ASHLY: These are such bad stealth checks.
MATT: Thanks to you speaking with nature, I am
ignoring one of the lowest stealth rolls.
ASHLY: Only one?
MATT: Even still, you approach the outskirts of
The Sour Nest. The clouds of the night are broken
here and there, the very darkened night
occasionally broken by the errant moonbeam that
manages to sweep through the open grove where this
fortress was built. The canopy itself cleared out,
leaving it open for the occasional peek of white
through the clouds. The same perimeter wall you
see being slowly trained across by two guards
dressed in the same hooded attire as those that
you previously saw.

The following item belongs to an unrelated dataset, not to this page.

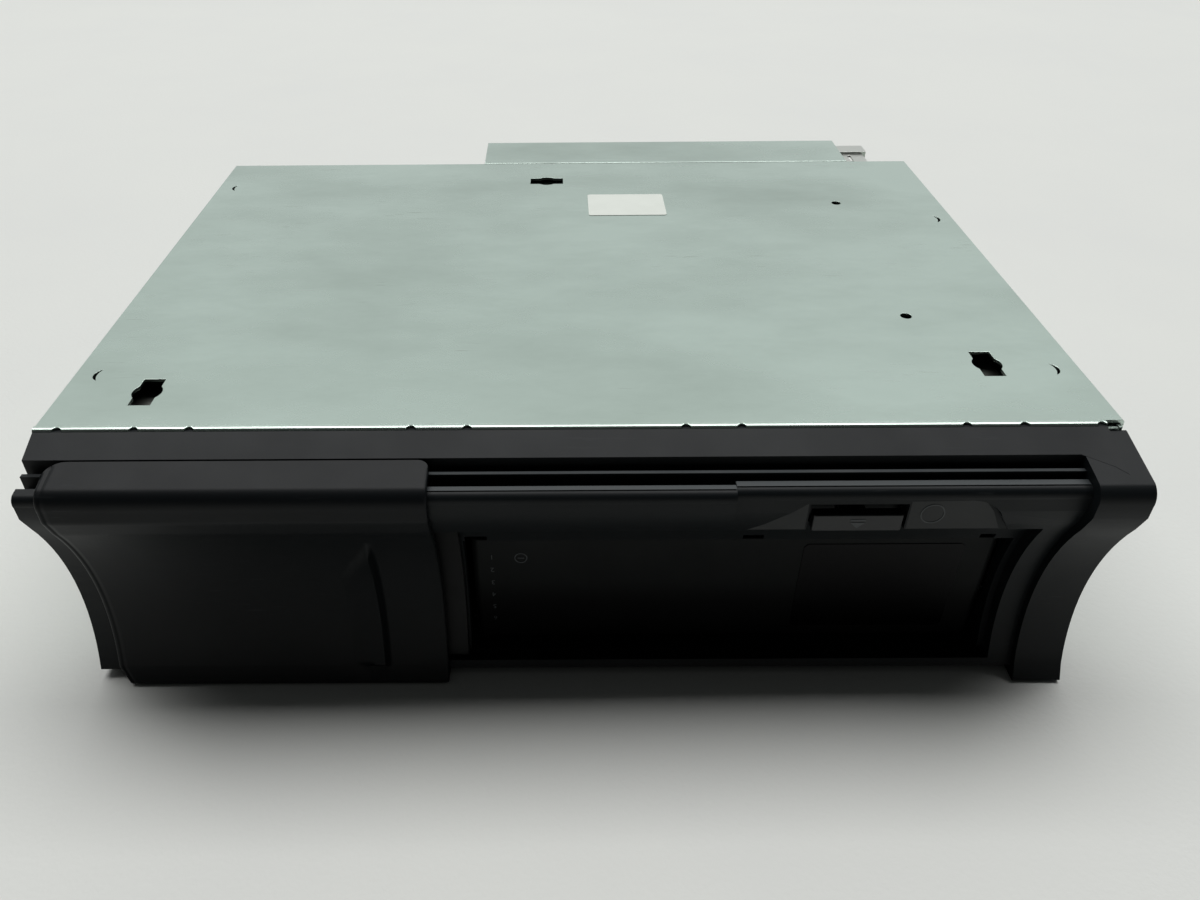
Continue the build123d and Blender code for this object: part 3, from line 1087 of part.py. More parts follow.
# ---------------------------------------------------------------- build
NODES = {
    "bottom_plate": bottom_plate, "top_cover": top_cover, "rear_panel": rear_panel,
    "rear_housing": rear_housing, "connector_shell": connector_shell,
    "connector_insert": connector_insert, "connector_pins": connector_pins,
    "case_screws": case_screws, "front_bezel": front_bezel, "outer_door": outer_door,
    "inner_door": inner_door, "eject_button": eject_button, "eject_switch": eject_switch,
    "eject_board": eject_board, "blank_sticker": blank_sticker,
    "magazine_shell": magazine_shell, "magazine_label": magazine_label,
    "mech_base": mech_base, "mech_wall_left": mech_wall_left,
    "mech_wall_right": mech_wall_right, "mech_wall_rear": mech_wall_rear,
    "bay_floor": bay_floor, "bay_roof": bay_roof, "bay_runners": bay_runners,
    "roof_stays": roof_stays, "magazine_stops": magazine_stops, "dampers": dampers,
    "lift_cam": lift_cam, "lift_gear": lift_gear, "idler_gear": idler_gear,
    "motor_pinion": motor_pinion, "lift_motor": lift_motor, "lift_studs": lift_studs,
    "deck_guide_rods": deck_guide_rods, "deck_chassis": deck_chassis,
    "spindle_motor": spindle_motor, "turntable": turntable, "clamp_arm": clamp_arm,
    "clamper": clamper, "pickup_sled": pickup_sled, "pickup_lens": pickup_lens,
    "sled_rods": sled_rods, "lead_screw": lead_screw, "sled_motor": sled_motor,
    "tray_puller": tray_puller, "puller_rod": puller_rod, "main_board": main_board,
    "board_standoffs": board_standoffs, "board_chips": board_chips,
    "board_capacitors": board_capacitors, "board_connectors": board_connectors,
    "rear_board": rear_board,
}

for name, make in NODES.items():
    save(name, make())
for side_name, side in (("left", -1), ("right", 1)):
    save(f"angle_dial_{side_name}", angle_dial(side))
for index in range(TRAY_COUNT):
    save(f"tray_{index + 1}", tray(index))
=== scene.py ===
"""Looks of a six-disc car changer that lies upside down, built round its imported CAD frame."""

import json
import logging
import math
from dataclasses import dataclass, field
from enum import Enum

import bmesh
import bpy
import numpy as np
from mathutils import Matrix, Vector

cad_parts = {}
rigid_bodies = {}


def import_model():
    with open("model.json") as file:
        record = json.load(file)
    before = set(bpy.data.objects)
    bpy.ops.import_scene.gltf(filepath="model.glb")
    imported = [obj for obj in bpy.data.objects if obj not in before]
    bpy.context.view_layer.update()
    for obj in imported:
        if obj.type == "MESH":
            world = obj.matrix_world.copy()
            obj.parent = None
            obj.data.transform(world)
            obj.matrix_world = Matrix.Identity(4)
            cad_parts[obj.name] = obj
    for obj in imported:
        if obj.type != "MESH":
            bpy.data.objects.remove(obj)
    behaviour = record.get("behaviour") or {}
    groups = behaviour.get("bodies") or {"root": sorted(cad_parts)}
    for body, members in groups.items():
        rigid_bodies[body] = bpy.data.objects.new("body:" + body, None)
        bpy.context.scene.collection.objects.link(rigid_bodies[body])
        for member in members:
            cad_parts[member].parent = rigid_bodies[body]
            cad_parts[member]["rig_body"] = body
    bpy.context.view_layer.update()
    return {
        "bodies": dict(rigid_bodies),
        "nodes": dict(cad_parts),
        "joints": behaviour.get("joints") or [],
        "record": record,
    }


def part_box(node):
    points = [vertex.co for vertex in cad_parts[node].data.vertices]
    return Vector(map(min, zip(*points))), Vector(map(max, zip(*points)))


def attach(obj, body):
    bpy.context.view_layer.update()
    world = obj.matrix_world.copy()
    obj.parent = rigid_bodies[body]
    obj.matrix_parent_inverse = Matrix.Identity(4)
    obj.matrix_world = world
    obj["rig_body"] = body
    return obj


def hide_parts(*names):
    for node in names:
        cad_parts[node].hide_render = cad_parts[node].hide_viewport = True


LOG = logging.getLogger("changer")
MM = 0.001


class Grain(Enum):
    """How a surface was made, which sets the relief that it shows."""

    ROLLED = "rolled sheet"
    SPARK = "spark eroded mould"
    POLISHED = "polished mould"
    TURNED = "ground or turned bar"
    PLAIN = "plain"


def hex_linear(code: str) -> tuple[float, float, float, float]:
    """Turns an sRGB hex colour into linear values.

    Args:
        code: a colour such as "#8a8f88".

    Returns:
        Red, green, blue and alpha, linear.
    """
    channels = [int(code[i : i + 2], 16) / 255 for i in (1, 3, 5)]
    linear = [c / 12.92 if c <= 0.04045 else ((c + 0.055) / 1.055) ** 2.4 for c in channels]
    return (*linear, 1.0)


def add_node(
    tree: bpy.types.NodeTree,
    kind: str,
    settings: dict[str, object] | None = None,
    values: dict[str | int, object] | None = None,
) -> bpy.types.Node:
    """Adds one shader node.

    Args:
        tree: the material's or the world's node tree.
        kind: the node's type name.
        settings: properties of the node.
        values: input sockets by name or number; another node's socket is linked, all else is set.

    Returns:
        The new node.
    """
    made = tree.nodes.new(kind)
    for key, value in (settings or {}).items():
        setattr(made, key, value)
    for key, value in (values or {}).items():
        if isinstance(value, bpy.types.NodeSocket):
            tree.links.new(value, made.inputs[key])
        else:
            made.inputs[key].default_value = value
    return made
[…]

As you saw as well bringing
the three carts northward from the Glory Run Road.
As you begin to approach, Keg, unfortunately,
manages to step on a hornet’s nest. It crunches
under your foot, and, for a brief second, you
inhale very sharply knowing this familiar sound–
This is not the first hornet’s nest you’ve stepped
into. Thankfully, a moment passes, no hornets. It
was abandoned and had fallen from a tree. However,
you do hear a voice on the wall say, “Hello?”
ASHLY: Shit.
SAM: How far?
MATT: About 70 feet from you.
LIAM: I think we might be doing this now, so be
prepared for it.
ASHLY: I don’t want to put Frumpkin in danger, but
could we pretend it was Frumpkin, if he shoots out
or something?
LIAM: Frumpkin shoots up into the air and bounces
off a tree.
MATT: (hoots) “Oh, there you are again, you
sucker.” He’s going to raise a crossbow again.
ASHLY: Oh no! Oh my god, if I kill someone again!
(laughter)
MATT: That is a 13 to hit. What is Frumpkin’s
armor class as an owl?
LIAM: I have an owl here, it is– That hits.
ASHLY: Oh!
SAM: Burch-icide!
ASHLY: Shit!
MATT: That is four points of piercing damage to
Frumpkin.
LIAM: Frumpkin is alive!
SAM: What?!
MATT: How many hit points does the owl have?
LIAM: Well, it’s 1d4 plus one, and I rolled it
last time, and I rolled a four, so it’s 1d4 plus one.
MATT: So it’s five? This owl takes a crossbow bolt
to the chest, and is like (flapping). You hear the
same voice go, “Fucking hell! What– Phil! I
fucking shot an owl, it’s still flying! I hate
“this forest! It’s bullshit!” You hear this voice a
little further away go, “(laughing) You suck!”
He’s like, “Shut up!” Loads another bolt into it
and starts– You see now is actively looking for
the owl to finish it off and regain his pride.